In marked contrast to the 1940s diaries, in which the diplomat often expressed his frustration with politicians and world leaders, by the early 1950s the strongest statements of Cadogan’s exasperation are reserved for the female Governors whom he encountered in meetings and social occasions at the BBC – especially Professor Barbara Wootton, Lady Juliet Rhys-Williams, and Thelma Cazalet-Keir. Private correspondence between the Chairman and his Governors, held elsewhere in the collection, sheds light on heated discussions at Broadcasting House during the 1950s (ACAD 4/8). This is not to say that Cadogan’s relationship with professional women was always strained: in October 1950 he spent a fruitful afternoon “at the Office of the ‘Economist’ discuss[ing] the Acheson proposals with Miss Elizabeth Monroe”. Monroe, an experienced Middle Eastern correspondent, former League of Nations staff member and Director of the Middle Eastern Division of the Ministry of Information, and later historian and archivist, was according to Cadogan “quite intelligent” (ACAD 1/21).
As well as providing an insight into Cadogan’s routine attendance at committee meetings of the ESU and UNA throughout this period, there are numerous hints in the diaries suggesting he maintained intimate links with former Foreign Office colleagues and other individuals at the very heart of the British government. Cadogan often met with Foreign Secretary Anthony Eden and his own successor as P.U.S. for Foreign Affairs, Sir Ivone Kirkpatrick, walking with the latter informally during the afternoon in St. James’s Park. Cadogan was therefore well placed to smooth negotiations between the BBC and the government over the ‘Closed Fortnight’ or ‘Fourteen Day Rule’ (whereby the Corporation agreed not to broadcast discussions on subjects due to be debated in Parliament within the next fortnight) and public spending on overseas information services, still referred to in this period as “propaganda”.
Cadogan could also act as an effective intermediary between the Corporation and its critics. In July 1954 the diplomat was visited personally at the BBC with “copious notes” by Sir Waldron Smithers, the ardent anti-Communist Conservative MP for Orpington. Smithers, as it emerged in a file released at The National Archives in January 2016, had previously warned Churchill that there were “traitors in our midst” in the organisation. Cadogan was not impressed.
"It all amounted to nothing at all: vague insinuations of communist infiltration into the B.B.C. and malpractices on the part of the staff. Not a shred of evidence: no facts. I assured him that we worked closely with M.I.5." (ACAD 1/25).

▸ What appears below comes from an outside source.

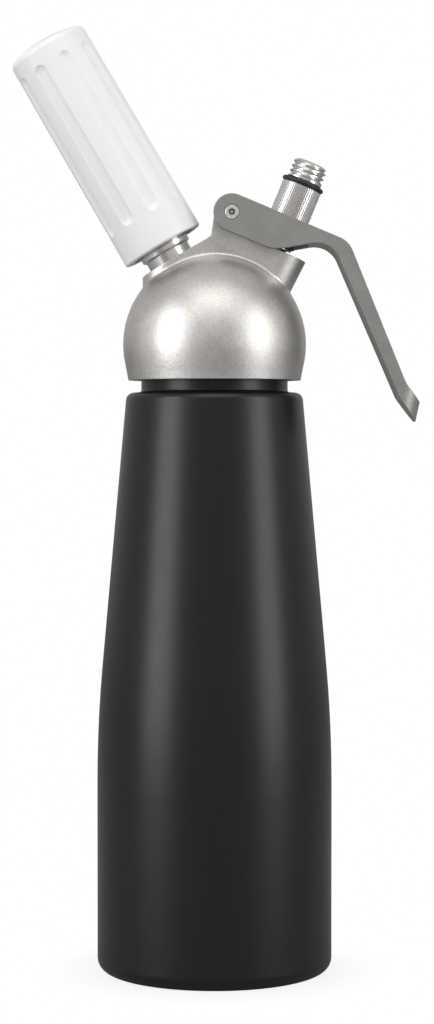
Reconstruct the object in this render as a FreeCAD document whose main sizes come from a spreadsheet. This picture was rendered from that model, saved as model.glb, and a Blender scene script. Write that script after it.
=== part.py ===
import FreeCAD, Part
import math
import os
import Sketcher

# A whipped cream dispenser: lacquered bottle, screw-on cast head, squeeze lever, poppet valve,
# piercing stem, gas charger and its screw-on holder. Origin: centre of the bottle's base, +Z up,
# lever towards +X, charger towards -X. Millimetres and degrees.

SIZES = {
    # bottle
    "bottle_radius": 40.0,
    "bottle_wall": 1.6,
    "base_thickness": 3.6,
    "base_round": 4.5,
    "taper_start": 84.0,
    "taper_blend": 20.0,
    "shoulder_height": 197.1,
    "shoulder_radius": 29.9,
    "shoulder_round": 2.7,
    "neck_length": 17.9,
    "neck_waist": 24.9,
    "neck_fillet": 1.0,
    "mouth_radius": 21.8,
    "neck_thread_crest": 26.0,
    "neck_thread_depth": 1.0,
    "neck_thread_pitch": 3.0,
    "neck_thread_start": 6.0,
    "neck_thread_length": 9.5,
    # gasket
    "gasket_thickness": 2.2,
    "gasket_inner": 21.9,
    # gaps: between pieces that are fixed together, that turn in each other, that only pass
    "seat_gap": 0.03,
    "running_gap": 0.05,
    "free_gap": 0.3,
    "fine_gap": 0.02,
    "tool_over": 1.0,
    # head casting
    "head_sphere": 31.1,
    "centre_above_lip": 12.1,
    "lip_gap": 4.2,
    "lip_radius": 29.3,
    "lip_length": 4.7,
    "cavity_sphere": 23.5,
    # charger axis, crossing the bottle's axis above the head's centre
    "charger_tilt": 30.3,
    "charger_rise": 3.6,
    "boss_block": 60.0,
    "charger_boss_top": 28.8,
    "charger_boss_radius": 9.85,
    # valve axis, crossing the bottle's axis below the head's centre
    "valve_tilt": 22.6,
    "valve_drop": 17.75,
    "valve_boss_top": 53.9,
    "tower_width": 17.0,
    "tower_end": 2.5,
    "tower_depth": 22.0,
    "tower_lean": 27.0,
    "tower_blend": 2.5,
    "root_blend": 1.2,
    "pivot_across": 18.4,
    "pivot_above": 5.46,
    "ear_radius": 5.9,
    "ear_lean": 7.8,
    # piercing stem, along the charger axis from the boss
    "shank_radius": 5.0,
    "shank_length": 12.8,
    "spigot_radius": 3.0,
    "spigot_length": 5.7,
    "gas_bore": 1.2,
    "gas_hole": 0.6,
    "stem_neck": 7.95,
    "stem_neck_length": 3.3,
    "stem_ring": 8.95,
    "stem_ring_length": 2.1,
    "holder_thread_crest": 10.0,
    "holder_thread_depth": 0.8,
    "holder_thread_pitch": 2.0,
    "holder_thread_length": 12.0,
    "stem_length": 21.5,
    "recess_radius": 4.85,
    "recess_depth": 5.7,
    "stem_floor": 9.5,
    "stem_nut_flats": 13.0,
    "stem_nut_height": 3.0,
    "stem_nut_room": 1.7,
    "stem_room_depth": 13.5,
    "stem_thread_lead": 2.4,
    "stem_bevel": 0.35,
    "thread_undercut": 0.1,
    "needle_root": 1.95,
    "needle_root_length": 5.7,
    "needle_radius": 1.1,
    "needle_bore": 0.45,
    "needle_reach": 3.1,
    "needle_bevel": 0.2,
    "charger_seal_thickness": 1.0,
    "check_sleeve_wall": 1.25,
    "check_cap_thickness": 1.1,
    "check_cap_plug": 2.0,
    "check_cap_radius": 4.5,
    # valve, along the valve axis from the boss
    "counterbore_radius": 7.0,
    "counterbore_depth": 8.0,
    "bush_radius": 5.0,
    "bush_flange": 1.8,
    "bush_length": 8.5,
    "bush_ring_wire": 1.1,
    "valve_floor": 15.5,
    "seal_room": 2.0,
    "seal_room_depth": 10.5,
    "valve_stem_radius": 3.4,
    "valve_bore": 1.7,
    "valve_cross_hole": 0.9,
    "valve_spigot": 2.0,
    "valve_stem_top": 15.0,
    "valve_bore_floor": 0.7,
    "spigot_end": 0.6,
    "collar_radius": 5.8,
    "collar_top": 3.6,
    "collar_thickness": 1.6,
    "stem_ring_wire": 0.82,
    "seal_radius": 5.6,
    "seal_thickness": 2.7,
    "seal_nut_flats": 7.5,
    "seal_nut_height": 2.6,
    "spring_radius": 4.7,
    "spring_wire": 0.9,
    "spring_turns": 4.0,
    # nozzle adaptor
    "adaptor_bottom": 7.6,
    "adaptor_radius": 7.2,
    "adaptor_shoulder": 23.4,
    "adaptor_edge": 0.4,
    "nozzle_thread_crest": 6.0,
    "nozzle_thread_depth": 0.95,
    "nozzle_thread_pitch": 1.75,
    "nozzle_thread_length": 8.3,
    "nozzle_thread_relief": 0.45,
    "nozzle_thread_lead": 0.6,
    "nozzle_ring_stretch": 0.35,
    "nozzle_ring_wire": 1.45,
    "nozzle_bore": 2.6,
    "knurl_count": 60.0,
    "knurl_depth": 0.28,
    "knurl_flare": 1.6,
    # lever, from its pivot
    "lever_width": 23.0,
    "fork_gap": 17.6,
    "lever_end_radius": 6.2,
    "fork_length": 28.0,
    "bend_x": 39.3,
    "bend_drop": 9.8,
    "bend_round": 8.0,
    "kink_x": 58.6,
    "kink_drop": 57.4,
    "tip_x": 63.6,
    "tip_drop": 63.8,
    "tip_low_x": 62.2,
    "tip_low_drop": 70.3,
    "inner_kink_x": 56.4,
    "inner_kink_drop": 62.2,
    "inner_bend_x": 33.5,
    "inner_bend_drop": 9.3,
    "inner_bend_round": 8.5,
    "belly_x": 14.28,
    "belly_round": 13.0,
    "tip_round": 7.0,
    "peg_radius": 1.6,
    "peg_gap": 3.9,
    # pivot
    "pivot_radius": 2.0,
    "pivot_bolt_radius": 1.2,
    "pivot_head_radius": 2.35,
    "pivot_head_height": 0.9,
    "pivot_head_sink": 0.5,
    "pivot_head_room": 2.6,
    "pivot_head_round": 0.35,
    "pivot_socket": 1.0,
    "pivot_socket_depth": 0.6,
    "pivot_bolt_length": 13.8,
    # charger holder, along the charger axis from the boss
    "holder_mouth": 5.7,
    "holder_mouth_radius": 14.4,
    "holder_top_radius": 14.05,
    "holder_bore": 11.5,
    "holder_top_wall": 3.0,
    "holder_edge": 0.4,
    "holder_dome": 2.0,
    "holder_dome_edge": 12.5,
    "holder_corner": 2.6,
    "holder_corner_drop": 1.9,
    "flute_count": 9.0,
    "flute_width": 5.0,
    "flute_depth": 0.8,
    "flute_low": 9.5,
    "flute_high": 6.5,
    "flute_phase": 4.3,
    "liner_bore": 9.3,
    "liner_inset": 0.6,
    "liner_thread_over": 0.7,
    "cushion_thickness": 0.75,
    # gas charger
    "charger_radius": 9.0,
    "charger_wall": 1.5,
    "charger_neck": 4.3,
    "charger_neck_length": 6.2,
    "charger_shoulder": 9.0,
    "charger_length": 65.5,
    "charger_pierced": 1.3,
    "charger_cap_thickness": 0.8,
}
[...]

Alongside his professional commitments, the most descriptive sections of Cadogan’s 1950s diaries are increasingly given over to his hobbies and household management. The diplomat gradually swapped what he referred to as the “orgies” of Canasta and cocktail parties he and his wife Lady Theo had been prone to while living in New York after the war for more leisurely activities: the couple were ‘early adopters’ of the new board game Scrabble, purchasing a set on its first release in Britain in 1955 (ACAD 1/26). In 1956 Cadogan took up drawing and painting again with relish, hiring a tutor at the prestigious Trafalgar Studios in Chelsea and carrying an easel with him on family holidays to Portmeirion and the Cotswolds. Still life painting proved a particular challenge, but Cadogan compared himself favourably to the artists he encountered in museum collections and commercial art galleries around the capital, including “those German painters at the Tate” (ACAD 1/27). In the following year he submitted three of his own paintings to an autumn salon at the Royal Institute of Oil Painters, though the piece he personally judged to be the “best” – rather fittingly entitled ‘Whisky and Soda’ – did not make it into the exhibition. In 1958, having stepped down from his chairmanship at the BBC, Cadogan rented studio space at The Slade, where he found himself among “extraordinary people”:
"The men mostly have long hair, and the females wear tight trousers. […] Their methods are very odd." (ACAD 1/29).
As well as giving a privileged insight into the history of the BBC and cultures of public diplomacy during the early years of the Cold War and Suez Crisis, the Cadogan diaries make an excellent resource for the study of high society, élite masculinity, and politics in post-war London.
The collection is open to researchers and also includes correspondence, official papers, and a series of large annotated scrapbooks containing newspaper cuttings, photographs, and souvenirs illustrating every aspect of Cadogan’s career between the 1920s and the 1960s. Cadogan’s diaries have long been of interest to military and diplomatic historians, but in updating the online catalogue with full descriptions and index points we aimed to give a more rounded sense of the wide variety of his private and professional interests, as well as connections to other personal papers at the Archives Centre.